• What the task asks
Set down, exactly as they appear, the lines from the line holding "Turn this picture" through the line holding "claw_w = 24.6; // [22:0.1:25]", inclusive; output nothing outside that range.

• Provided material

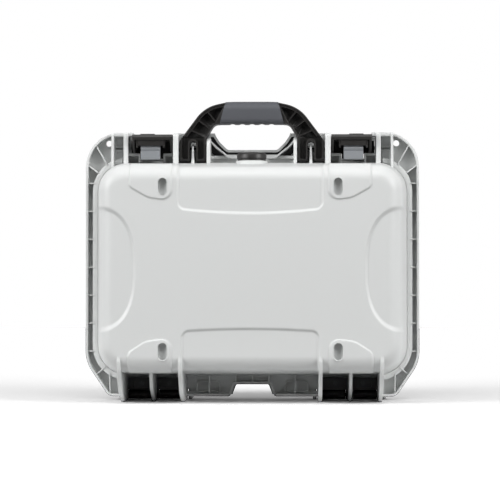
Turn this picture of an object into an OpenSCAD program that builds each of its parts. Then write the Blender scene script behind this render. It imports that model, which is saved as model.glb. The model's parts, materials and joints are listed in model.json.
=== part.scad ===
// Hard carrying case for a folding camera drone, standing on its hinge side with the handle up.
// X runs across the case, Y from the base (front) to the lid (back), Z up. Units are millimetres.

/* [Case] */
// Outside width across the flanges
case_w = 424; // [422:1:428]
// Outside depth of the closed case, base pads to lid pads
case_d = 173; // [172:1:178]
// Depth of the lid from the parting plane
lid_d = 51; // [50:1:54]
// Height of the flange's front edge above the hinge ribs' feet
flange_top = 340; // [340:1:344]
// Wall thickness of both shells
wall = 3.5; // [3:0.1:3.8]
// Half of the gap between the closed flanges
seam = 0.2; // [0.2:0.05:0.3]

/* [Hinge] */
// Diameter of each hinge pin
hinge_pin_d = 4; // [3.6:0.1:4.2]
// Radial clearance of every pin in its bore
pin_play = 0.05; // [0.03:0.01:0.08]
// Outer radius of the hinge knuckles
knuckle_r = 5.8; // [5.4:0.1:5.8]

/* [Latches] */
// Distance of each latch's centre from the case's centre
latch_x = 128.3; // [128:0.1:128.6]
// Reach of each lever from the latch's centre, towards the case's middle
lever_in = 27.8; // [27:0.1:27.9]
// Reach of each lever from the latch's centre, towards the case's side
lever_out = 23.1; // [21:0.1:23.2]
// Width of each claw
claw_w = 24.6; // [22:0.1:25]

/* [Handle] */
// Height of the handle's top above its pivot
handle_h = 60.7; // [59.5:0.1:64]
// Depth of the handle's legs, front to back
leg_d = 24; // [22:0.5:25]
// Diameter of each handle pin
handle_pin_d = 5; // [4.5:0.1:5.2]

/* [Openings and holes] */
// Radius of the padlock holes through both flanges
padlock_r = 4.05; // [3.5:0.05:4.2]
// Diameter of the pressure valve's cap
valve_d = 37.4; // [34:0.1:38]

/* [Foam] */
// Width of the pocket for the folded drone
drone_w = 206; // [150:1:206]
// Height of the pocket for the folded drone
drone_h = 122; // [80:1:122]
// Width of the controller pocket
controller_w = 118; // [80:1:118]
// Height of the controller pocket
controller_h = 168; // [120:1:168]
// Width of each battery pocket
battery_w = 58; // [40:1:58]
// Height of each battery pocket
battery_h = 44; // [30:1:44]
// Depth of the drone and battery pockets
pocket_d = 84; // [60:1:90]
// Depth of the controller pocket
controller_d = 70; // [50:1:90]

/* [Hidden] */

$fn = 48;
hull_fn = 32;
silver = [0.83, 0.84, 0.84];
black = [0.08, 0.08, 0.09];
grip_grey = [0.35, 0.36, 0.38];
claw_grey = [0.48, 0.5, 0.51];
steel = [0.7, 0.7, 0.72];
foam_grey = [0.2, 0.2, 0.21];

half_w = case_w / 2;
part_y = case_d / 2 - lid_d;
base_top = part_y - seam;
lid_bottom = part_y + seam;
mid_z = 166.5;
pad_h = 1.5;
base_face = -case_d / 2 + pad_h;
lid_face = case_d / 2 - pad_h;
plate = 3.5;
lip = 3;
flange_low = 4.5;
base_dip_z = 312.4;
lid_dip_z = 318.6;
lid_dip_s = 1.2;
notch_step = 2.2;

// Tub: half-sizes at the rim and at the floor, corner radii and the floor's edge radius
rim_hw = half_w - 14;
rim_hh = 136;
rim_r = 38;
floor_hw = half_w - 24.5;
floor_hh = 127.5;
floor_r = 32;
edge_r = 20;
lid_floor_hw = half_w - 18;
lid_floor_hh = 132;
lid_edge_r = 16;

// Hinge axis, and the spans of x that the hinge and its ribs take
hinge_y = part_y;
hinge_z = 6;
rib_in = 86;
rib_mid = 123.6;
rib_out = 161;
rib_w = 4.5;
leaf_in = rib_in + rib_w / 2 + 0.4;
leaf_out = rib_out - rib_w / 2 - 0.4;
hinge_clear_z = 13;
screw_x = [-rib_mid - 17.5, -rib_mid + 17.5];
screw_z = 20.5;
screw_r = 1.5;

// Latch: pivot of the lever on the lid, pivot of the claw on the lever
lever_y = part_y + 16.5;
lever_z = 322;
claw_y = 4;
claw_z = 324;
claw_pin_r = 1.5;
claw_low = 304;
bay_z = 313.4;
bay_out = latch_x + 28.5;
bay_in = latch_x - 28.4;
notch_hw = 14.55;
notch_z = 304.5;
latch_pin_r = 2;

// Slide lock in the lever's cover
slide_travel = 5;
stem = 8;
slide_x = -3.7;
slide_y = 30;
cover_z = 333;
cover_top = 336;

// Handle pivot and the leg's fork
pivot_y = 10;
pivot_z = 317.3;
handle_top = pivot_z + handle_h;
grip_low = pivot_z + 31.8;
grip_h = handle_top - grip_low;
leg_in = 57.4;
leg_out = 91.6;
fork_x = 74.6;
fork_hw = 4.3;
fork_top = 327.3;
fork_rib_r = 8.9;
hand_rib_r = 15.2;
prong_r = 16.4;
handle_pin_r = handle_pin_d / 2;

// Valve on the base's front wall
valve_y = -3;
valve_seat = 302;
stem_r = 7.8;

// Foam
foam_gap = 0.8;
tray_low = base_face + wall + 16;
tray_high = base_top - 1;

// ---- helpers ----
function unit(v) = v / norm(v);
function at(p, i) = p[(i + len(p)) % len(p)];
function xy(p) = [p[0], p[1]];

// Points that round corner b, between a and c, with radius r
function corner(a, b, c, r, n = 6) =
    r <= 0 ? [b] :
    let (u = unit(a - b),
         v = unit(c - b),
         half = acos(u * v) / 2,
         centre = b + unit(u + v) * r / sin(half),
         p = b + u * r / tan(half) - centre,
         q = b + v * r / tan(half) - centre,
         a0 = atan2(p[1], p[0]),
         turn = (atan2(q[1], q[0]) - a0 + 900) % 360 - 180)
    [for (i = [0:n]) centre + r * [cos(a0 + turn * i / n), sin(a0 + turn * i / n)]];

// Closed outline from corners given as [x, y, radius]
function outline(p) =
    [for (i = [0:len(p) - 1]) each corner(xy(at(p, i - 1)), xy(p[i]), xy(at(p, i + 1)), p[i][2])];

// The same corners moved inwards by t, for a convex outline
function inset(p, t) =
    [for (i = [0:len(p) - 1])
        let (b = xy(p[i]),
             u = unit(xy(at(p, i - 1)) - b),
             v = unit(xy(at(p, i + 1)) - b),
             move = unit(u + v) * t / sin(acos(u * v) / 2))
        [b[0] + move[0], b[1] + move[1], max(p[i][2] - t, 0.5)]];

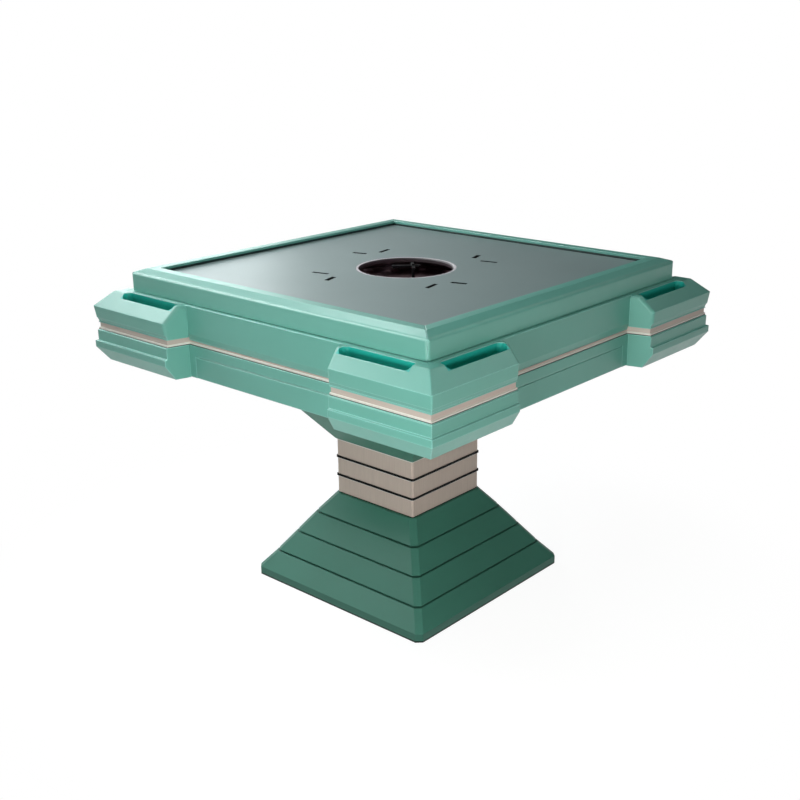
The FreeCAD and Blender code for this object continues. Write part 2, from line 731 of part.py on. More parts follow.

==

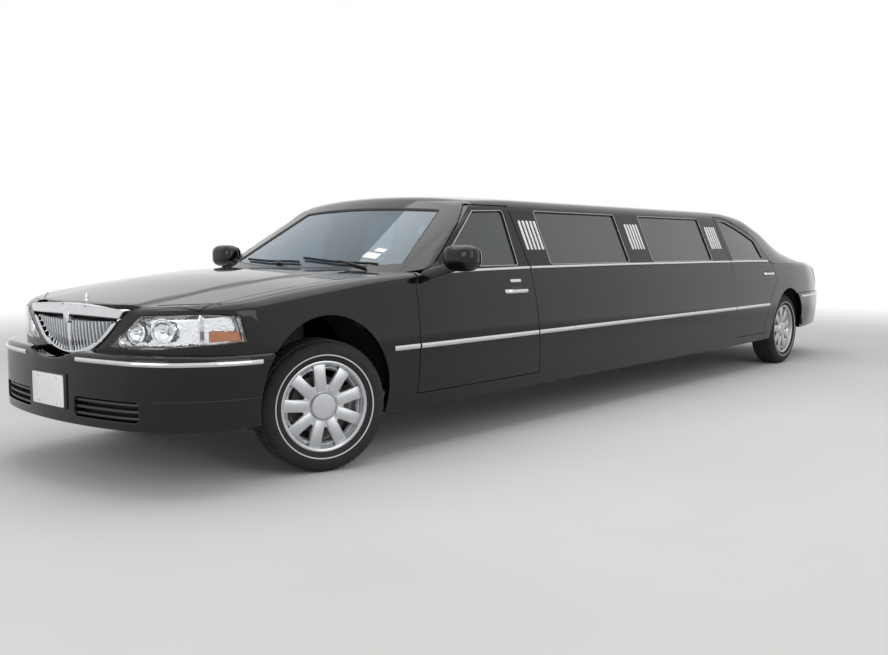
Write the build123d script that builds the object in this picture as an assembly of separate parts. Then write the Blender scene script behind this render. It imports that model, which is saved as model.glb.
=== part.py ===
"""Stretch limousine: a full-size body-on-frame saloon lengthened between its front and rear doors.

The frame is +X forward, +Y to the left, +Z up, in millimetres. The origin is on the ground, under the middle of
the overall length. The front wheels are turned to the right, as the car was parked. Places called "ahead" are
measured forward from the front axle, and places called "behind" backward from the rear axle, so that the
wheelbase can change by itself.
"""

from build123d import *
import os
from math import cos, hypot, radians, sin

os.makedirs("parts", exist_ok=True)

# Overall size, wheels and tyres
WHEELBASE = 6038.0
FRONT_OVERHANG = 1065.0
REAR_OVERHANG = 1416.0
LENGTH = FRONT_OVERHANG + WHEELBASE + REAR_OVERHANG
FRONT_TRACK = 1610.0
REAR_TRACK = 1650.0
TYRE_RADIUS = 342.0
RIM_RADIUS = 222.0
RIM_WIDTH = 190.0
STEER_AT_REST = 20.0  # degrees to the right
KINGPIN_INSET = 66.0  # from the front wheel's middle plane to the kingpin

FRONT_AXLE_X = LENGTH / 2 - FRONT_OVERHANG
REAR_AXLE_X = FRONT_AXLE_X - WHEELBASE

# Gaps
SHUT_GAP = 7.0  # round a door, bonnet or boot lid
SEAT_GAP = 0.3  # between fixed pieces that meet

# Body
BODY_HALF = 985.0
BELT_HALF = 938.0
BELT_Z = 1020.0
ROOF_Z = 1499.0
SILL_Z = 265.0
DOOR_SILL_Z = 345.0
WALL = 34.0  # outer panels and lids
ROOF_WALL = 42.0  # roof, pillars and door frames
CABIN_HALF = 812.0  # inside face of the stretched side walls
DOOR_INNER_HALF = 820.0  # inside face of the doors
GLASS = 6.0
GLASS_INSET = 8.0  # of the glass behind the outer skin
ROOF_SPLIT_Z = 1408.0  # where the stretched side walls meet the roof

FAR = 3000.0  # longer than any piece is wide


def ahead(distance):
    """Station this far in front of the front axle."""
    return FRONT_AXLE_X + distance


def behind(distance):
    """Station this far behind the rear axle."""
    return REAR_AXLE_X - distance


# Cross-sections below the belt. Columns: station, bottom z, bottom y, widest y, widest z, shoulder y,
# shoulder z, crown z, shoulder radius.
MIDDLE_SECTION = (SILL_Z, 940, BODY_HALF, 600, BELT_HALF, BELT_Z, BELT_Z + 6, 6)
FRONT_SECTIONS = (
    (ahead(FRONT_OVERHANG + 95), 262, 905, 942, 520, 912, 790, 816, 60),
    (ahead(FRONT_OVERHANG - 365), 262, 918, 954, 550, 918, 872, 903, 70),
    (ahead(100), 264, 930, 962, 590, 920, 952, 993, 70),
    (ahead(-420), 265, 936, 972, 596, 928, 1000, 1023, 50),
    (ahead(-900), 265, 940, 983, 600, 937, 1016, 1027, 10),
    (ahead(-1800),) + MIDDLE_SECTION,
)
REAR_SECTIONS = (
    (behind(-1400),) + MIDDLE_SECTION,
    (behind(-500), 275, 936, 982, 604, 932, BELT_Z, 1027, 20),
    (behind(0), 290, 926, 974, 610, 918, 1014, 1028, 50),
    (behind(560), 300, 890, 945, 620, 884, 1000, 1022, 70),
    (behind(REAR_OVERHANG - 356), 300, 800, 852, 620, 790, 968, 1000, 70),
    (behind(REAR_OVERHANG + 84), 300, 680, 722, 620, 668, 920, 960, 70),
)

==

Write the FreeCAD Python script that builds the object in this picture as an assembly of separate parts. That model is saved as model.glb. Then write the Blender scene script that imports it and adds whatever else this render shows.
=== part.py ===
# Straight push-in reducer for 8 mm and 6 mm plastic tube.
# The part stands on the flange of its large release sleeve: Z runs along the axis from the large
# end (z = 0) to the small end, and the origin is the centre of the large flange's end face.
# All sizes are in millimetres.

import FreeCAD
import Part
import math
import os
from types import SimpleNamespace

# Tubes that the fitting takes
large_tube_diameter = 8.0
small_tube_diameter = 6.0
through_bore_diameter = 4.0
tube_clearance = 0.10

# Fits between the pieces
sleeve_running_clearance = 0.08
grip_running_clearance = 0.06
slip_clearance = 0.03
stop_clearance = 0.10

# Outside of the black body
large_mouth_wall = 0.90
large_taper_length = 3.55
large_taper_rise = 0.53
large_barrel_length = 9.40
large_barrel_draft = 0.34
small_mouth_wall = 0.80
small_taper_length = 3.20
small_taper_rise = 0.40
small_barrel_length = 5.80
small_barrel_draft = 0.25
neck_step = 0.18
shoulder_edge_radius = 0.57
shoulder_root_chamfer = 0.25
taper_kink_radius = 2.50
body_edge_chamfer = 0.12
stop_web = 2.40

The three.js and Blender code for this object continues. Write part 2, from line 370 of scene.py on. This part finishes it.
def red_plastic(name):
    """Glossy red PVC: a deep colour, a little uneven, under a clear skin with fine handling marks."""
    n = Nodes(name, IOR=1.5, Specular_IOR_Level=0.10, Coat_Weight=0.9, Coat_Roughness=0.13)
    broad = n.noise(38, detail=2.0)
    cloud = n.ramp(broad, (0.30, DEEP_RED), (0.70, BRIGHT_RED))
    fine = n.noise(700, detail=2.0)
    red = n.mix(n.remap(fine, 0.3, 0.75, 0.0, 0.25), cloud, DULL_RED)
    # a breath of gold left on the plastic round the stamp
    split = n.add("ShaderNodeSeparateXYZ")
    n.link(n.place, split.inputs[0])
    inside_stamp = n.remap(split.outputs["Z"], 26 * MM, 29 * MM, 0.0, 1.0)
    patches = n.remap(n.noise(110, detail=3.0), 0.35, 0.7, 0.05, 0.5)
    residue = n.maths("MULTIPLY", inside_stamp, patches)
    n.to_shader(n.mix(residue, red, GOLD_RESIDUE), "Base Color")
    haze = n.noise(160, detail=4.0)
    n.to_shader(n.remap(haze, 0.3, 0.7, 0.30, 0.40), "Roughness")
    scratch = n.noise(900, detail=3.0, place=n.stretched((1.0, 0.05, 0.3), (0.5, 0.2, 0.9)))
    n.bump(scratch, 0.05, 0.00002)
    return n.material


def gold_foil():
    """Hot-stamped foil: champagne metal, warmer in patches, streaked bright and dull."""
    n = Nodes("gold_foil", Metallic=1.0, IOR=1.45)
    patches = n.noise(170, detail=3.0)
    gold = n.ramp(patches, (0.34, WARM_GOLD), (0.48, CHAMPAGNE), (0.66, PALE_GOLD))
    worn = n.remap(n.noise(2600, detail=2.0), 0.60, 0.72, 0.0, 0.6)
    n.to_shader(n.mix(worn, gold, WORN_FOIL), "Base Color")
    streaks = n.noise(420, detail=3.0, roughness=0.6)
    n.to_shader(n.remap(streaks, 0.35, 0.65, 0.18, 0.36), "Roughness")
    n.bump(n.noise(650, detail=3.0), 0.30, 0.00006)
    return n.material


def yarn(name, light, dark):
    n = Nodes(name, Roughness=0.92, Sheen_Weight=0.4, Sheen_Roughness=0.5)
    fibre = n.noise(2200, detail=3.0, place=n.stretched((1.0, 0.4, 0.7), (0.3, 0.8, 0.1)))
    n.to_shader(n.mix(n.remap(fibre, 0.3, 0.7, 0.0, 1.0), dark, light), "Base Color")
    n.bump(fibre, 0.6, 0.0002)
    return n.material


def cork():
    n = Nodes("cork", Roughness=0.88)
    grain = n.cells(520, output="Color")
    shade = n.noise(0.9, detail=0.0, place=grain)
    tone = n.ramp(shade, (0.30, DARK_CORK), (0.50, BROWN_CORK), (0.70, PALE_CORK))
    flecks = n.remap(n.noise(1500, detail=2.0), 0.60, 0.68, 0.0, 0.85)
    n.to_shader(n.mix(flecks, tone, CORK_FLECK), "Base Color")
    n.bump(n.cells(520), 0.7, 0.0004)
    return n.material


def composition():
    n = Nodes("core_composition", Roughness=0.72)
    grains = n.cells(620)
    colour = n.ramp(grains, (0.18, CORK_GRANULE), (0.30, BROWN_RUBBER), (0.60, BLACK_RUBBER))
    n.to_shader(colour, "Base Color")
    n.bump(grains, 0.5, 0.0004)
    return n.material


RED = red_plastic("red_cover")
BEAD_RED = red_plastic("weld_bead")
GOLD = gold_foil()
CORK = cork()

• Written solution
Turn this picture of an object into an OpenSCAD program that builds each of its parts. Then write the Blender scene script behind this render. It imports that model, which is saved as model.glb. The model's parts, materials and joints are listed in model.json.
=== part.scad ===
// Hard carrying case for a folding camera drone, standing on its hinge side with the handle up.
// X runs across the case, Y from the base (front) to the lid (back), Z up. Units are millimetres.

/* [Case] */
// Outside width across the flanges
case_w = 424; // [422:1:428]
// Outside depth of the closed case, base pads to lid pads
case_d = 173; // [172:1:178]
// Depth of the lid from the parting plane
lid_d = 51; // [50:1:54]
// Height of the flange's front edge above the hinge ribs' feet
flange_top = 340; // [340:1:344]
// Wall thickness of both shells
wall = 3.5; // [3:0.1:3.8]
// Half of the gap between the closed flanges
seam = 0.2; // [0.2:0.05:0.3]

/* [Hinge] */
// Diameter of each hinge pin
hinge_pin_d = 4; // [3.6:0.1:4.2]
// Radial clearance of every pin in its bore
pin_play = 0.05; // [0.03:0.01:0.08]
// Outer radius of the hinge knuckles
knuckle_r = 5.8; // [5.4:0.1:5.8]

/* [Latches] */
// Distance of each latch's centre from the case's centre
latch_x = 128.3; // [128:0.1:128.6]
// Reach of each lever from the latch's centre, towards the case's middle
lever_in = 27.8; // [27:0.1:27.9]
// Reach of each lever from the latch's centre, towards the case's side
lever_out = 23.1; // [21:0.1:23.2]
// Width of each claw
claw_w = 24.6; // [22:0.1:25]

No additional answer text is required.